Beginning at the line containing "import_model()", output every line to the end of the data below exactly as it appears.

## Material provided
────
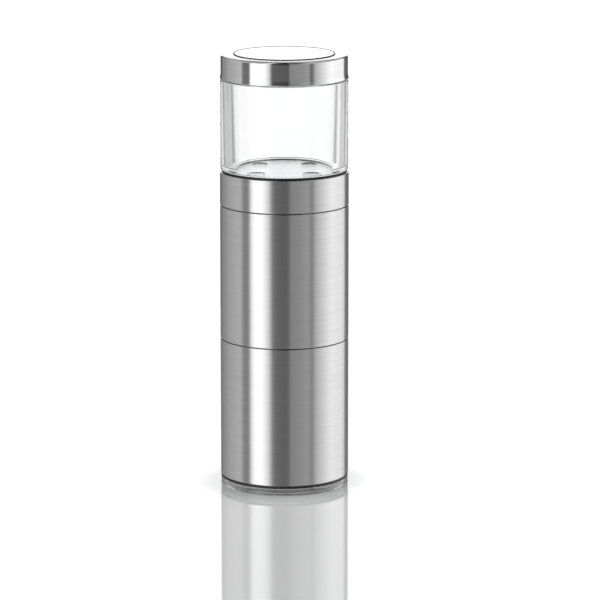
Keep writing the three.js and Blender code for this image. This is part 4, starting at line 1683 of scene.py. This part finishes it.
@dataclass
class Studio:
    """Pale floor, soft surroundings and the camera.

    Lengths are in metres, but in millimetres for floor_drop and what the floor and the tent shade by:
    contact_reach, dim_fade, tent_low and tent_high. A climb is a range of a ray's upward share.
    """

    axis_distance: float = 1.196
    height: float = 0.3138
    pitch: float = 11.745
    lens: float = 209.3
    clip_start: float = 0.01
    right_of_axis: float = 0.00545
    floor_radius: float = 1.4
    floor_drop: float = 0.02
    floor_fade: float = 1.0
    floor_colour: Colour = (0.72, 0.725, 0.73)
    floor_glow: float = 0.3
    contact_shade: float = 0.45
    contact_reach: float = 12.0
    floor_gloss: float = 0.25
    floor_roughness: float = 0.04
    painted_shade_through_cap: float = 0.13
    dim_fade: Range = (60.0, 100.0)
    tent_radius: float = 0.5
    tent_base: float = 0.001
    tent_top: float = 0.5
    tent_front: float = 0.9
    tent_back: float = 1.2
    tent_middle: float = 1.0
    tent_mirrored: float = 0.25
    tent_turn: Range = (0.35, 0.6)
    tent_low: Range = (80, 100)
    tent_high: Range = (150, 175)
    backdrop: float = 1.05
    through_jar: float = 1.1
    overhead_share: float = 0.6
    overhead_loss: float = 0.12
    behind: float = 1.5
    beside: float = 0.65
    edge_on: float = 0.9
    gain: Range = (0.72, 1.35)
    loss: Range = (-0.13, 0.21)
    level_climb: Range = (-0.26, -0.12)
    edge_on_turn: Range = (0.45, 0.461)
    overhead_climb: Range = (0.35, 0.65)
    centred_off: Range = (0.12, 0.4)
    beside_off: Range = (0.35, 0.6)
    beside_climb: Range = (0.3, 0.4)
    behind_climb: Range = (0.02, 0.08)
    behind_depth: Range = (0.6, 0.95)
    darkest: float = 0.02
    light_bounces: int = 48

    def build(self) -> None:
        """Makes the surroundings, the floor, the tent and the camera."""
        self.set_surroundings()
        self.lay_floor()
        self.hang_tent()
        self.set_camera()
        bpy.context.scene.view_settings.view_transform = "Standard"
        bpy.context.scene.view_settings.look = "None"
        self.follow_light()

    def follow_light(self) -> None:
        """Lets light pass back and forth inside the thick clear pieces as often as it really does."""
        paths = bpy.context.scene.cycles
        paths.max_bounces = self.light_bounces
        paths.glossy_bounces = self.light_bounces
        paths.transmission_bounces = self.light_bounces

    def set_camera(self) -> None:
        """Stands the camera where the photograph was taken from."""
        data = bpy.data.cameras.new("portrait")
        data.lens = self.lens
        data.clip_start = self.clip_start
        camera = bpy.data.objects.new("portrait", data)
        camera.location = (self.right_of_axis, -self.axis_distance, self.height)
        camera.rotation_euler = (math.pi / 2 - math.radians(self.pitch), 0, 0)
        bpy.context.collection.objects.link(camera)
        bpy.context.scene.camera = camera

    def set_surroundings(self) -> None:
        """Rings the mill with upright panels, light and dark, before a white backdrop."""
        world = bpy.data.worlds.new("studio")
        world.use_nodes = True
        bpy.context.scene.world = world
        recipe = Recipe(world.node_tree)
        way = recipe.node("ShaderNodeTexCoord", {}, {}, "Generated")
        parts = recipe.add("ShaderNodeSeparateXYZ", {}, {0: way})
        x, y, z = (Shade(recipe, parts.outputs[axis]) for axis in "XYZ")
        signed = x.maths("ARCTAN2", y * -1.0) / FULL_TURN
        panels = recipe.levels([stop for panel in PANELS for stop in panel.stops()], signed + 0.5)
        gain = z.ramped(self.level_climb, *self.gain)
        loss = z.ramped(self.level_climb, *self.loss)
        level = (panels * gain - loss).maths("MAXIMUM", self.darkest)
        undiffused = 1 - recipe.light_path("Is Diffuse Ray")
        edge_on = signed.maths("ABSOLUTE").ramped(self.edge_on_turn)
        level = level.mixed(self.edge_on, edge_on * undiffused)
        overhead = (level * self.overhead_share - self.overhead_loss).maths("MAXIMUM", 0.0)
        level = level.mixed(overhead, z.ramped(self.overhead_climb))
        off_centre = x.maths("ABSOLUTE")
        beside = off_centre.ramped(self.beside_off) * z.ramped(self.beside_climb)
        level = level.mixed(self.beside, beside * undiffused)
        centred = off_centre.ramped(self.centred_off, 1.0, 0.0)
        behind = z.ramped(self.behind_climb) * y.ramped(self.behind_depth) * centred
        level = level.mixed(self.behind, behind)
        level = level.mixed(self.through_jar, recipe.light_path("Is Transmission Ray"))
        level = level.mixed(self.backdrop, recipe.light_path("Is Camera Ray"))
        light = recipe.node("ShaderNodeBackground", {}, {"Color": (1, 1, 1, 1), "Strength": level}, 0)
        recipe.add("ShaderNodeOutputWorld", {}, {"Surface": light})

    def lay_floor(self) -> None:
        """Lays the floor and keeps it out of the steel's mirror."""
        bm = bmesh.new()
        bmesh.ops.create_circle(bm, cap_ends=True, radius=self.floor_radius, segments=FLOOR_STEPS)
        bmesh.ops.translate(bm, vec=(0, 0, -self.floor_drop * MM), verts=bm.verts)
        floor = placed(bm, "floor", self.floor_material())
        floor.visible_glossy = False

    def floor_material(self) -> bpy.types.Material:
        """A glossy pale surface that fades out at its rim, with a painted contact shadow in its glow round
        the cap's foot, and painted shade where it is seen through the cap.

        Returns:
            The floor's material.
        """
        material, recipe = fresh_material("pale_floor")
        x, y, _ = recipe.place()
        away = (x * x + y * y) ** 0.5
        # Painted contact shadow: the floor's glow is greyer within contact_reach of the cap's foot
        foot = Span.of("base_cap").radius
        open_share = away.ramped((foot, foot + self.contact_reach))
        shade = (self.contact_shade,) * 3
        looks = {
            "Base Color": (*self.floor_colour, 1),
            "Metallic": self.floor_gloss,
            "Roughness": self.floor_roughness,
            "Emission Color": recipe.blend(open_share, shade, (1, 1, 1)),
            "Emission Strength": self.floor_glow,
        }
        plain = recipe.node("ShaderNodeBsdfPrincipled", {}, looks, 0)
        # Painted shade: near the mill, rays that come through the clear pieces see a dim glow in place of
        # the floor
        near = away.ramped(self.dim_fade, 1.0, 0.0)
        through = recipe.light_path("Is Transmission Ray") * near
        dim = recipe.node("ShaderNodeEmission", {}, {"Strength": self.painted_shade_through_cap}, 0)
        shader = recipe.node("ShaderNodeMixShader", {}, {0: through, 1: plain, 2: dim}, 0)
        clear = recipe.node("ShaderNodeBsdfTransparent", {}, {}, 0)
        share = away.ramped((self.floor_fade / MM, self.floor_radius / MM))
        mixed = recipe.node("ShaderNodeMixShader", {}, {0: share, 1: shader, 2: clear}, 0)
        recipe.add("ShaderNodeOutputMaterial", {}, {"Surface": mixed})
        return material

    def hang_tent(self) -> None:
        """Hangs the light tent, which only the clear pieces show."""
        bm = bmesh.new()
        made = bmesh.ops.create_circle(bm, cap_ends=False, radius=self.tent_radius, segments=FINE_STEPS)
        bmesh.ops.translate(bm, vec=(0, 0, self.tent_base), verts=made["verts"])
        raised = bmesh.ops.extrude_edge_only(bm, edges=bm.edges[:])["geom"]
        rim = [item for item in raised if isinstance(item, bmesh.types.BMVert)]
        bmesh.ops.translate(bm, vec=(0, 0, self.tent_top - self.tent_base), verts=rim)
        tent = placed(bm, "light_tent", self.tent_material())
        for kind in ("camera", "diffuse", "glossy", "volume_scatter", "shadow"):
            setattr(tent, "visible_" + kind, False)

    def tent_material(self) -> bpy.types.Material:
        """Glowing cloth, bright and dark by turns round the mill, and plainer above.

        Returns:
            The tent's material.
        """
        material, recipe = fresh_material("tent_cloth")
        x, y, z = recipe.place()
        signed = x.maths("ARCTAN2", y * -1.0) / math.pi
        turn = signed.maths("ABSOLUTE")
        in_wall_stops = [(once_round(azimuth), level) for azimuth, level in SEEN_IN_JAR_WALL]
        in_wall = recipe.levels(in_wall_stops, signed / 2.0 + 0.5)
        open_stops = [(azimuth / HALF_TURN_DEGREES, level) for azimuth, level in SEEN_LOW_THROUGH_JAR]
        open_view = recipe.levels(open_stops, turn)
        mirrored = recipe.light_path("Glossy Depth").maths("MINIMUM", 1.0)
        middle = mirrored * (self.tent_mirrored - self.tent_middle) + self.tent_middle
        high = turn.ramped(self.tent_turn, self.tent_front, self.tent_back)
        level = open_view.mixed(in_wall, mirrored).mixed(middle, z.ramped(self.tent_low))
        level = level.mixed(high, z.ramped(self.tent_high))
        glow = recipe.node("ShaderNodeEmission", {}, {"Color": (1, 1, 1, 1), "Strength": level}, 0)
        recipe.add("ShaderNodeOutputMaterial", {}, {"Surface": glow})
        return material


def main() -> None:
    """Builds the studio and the mill on its frame."""
    logging.basicConfig(level=logging.INFO, format="%(name)s: %(message)s")
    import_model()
    Studio().build()
    workshop = Workshop(dressed_materials())
    for part in (BaseCap(), GrinderHalf(), BarrelHalf(), Head(), Pusher(), Lid()):
        part.build(workshop)
        LOG.info("%s done", type(part).__name__)
    LOG.info("%d pieces in all", workshop.made)


if __name__ == "__main__":
    main()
────
## Task solution
    import_model()
    Studio().build()
    workshop = Workshop(dressed_materials())
    for part in (BaseCap(), GrinderHalf(), BarrelHalf(), Head(), Pusher(), Lid()):
        part.build(workshop)
        LOG.info("%s done", type(part).__name__)
    LOG.info("%d pieces in all", workshop.made)


if __name__ == "__main__":
    main()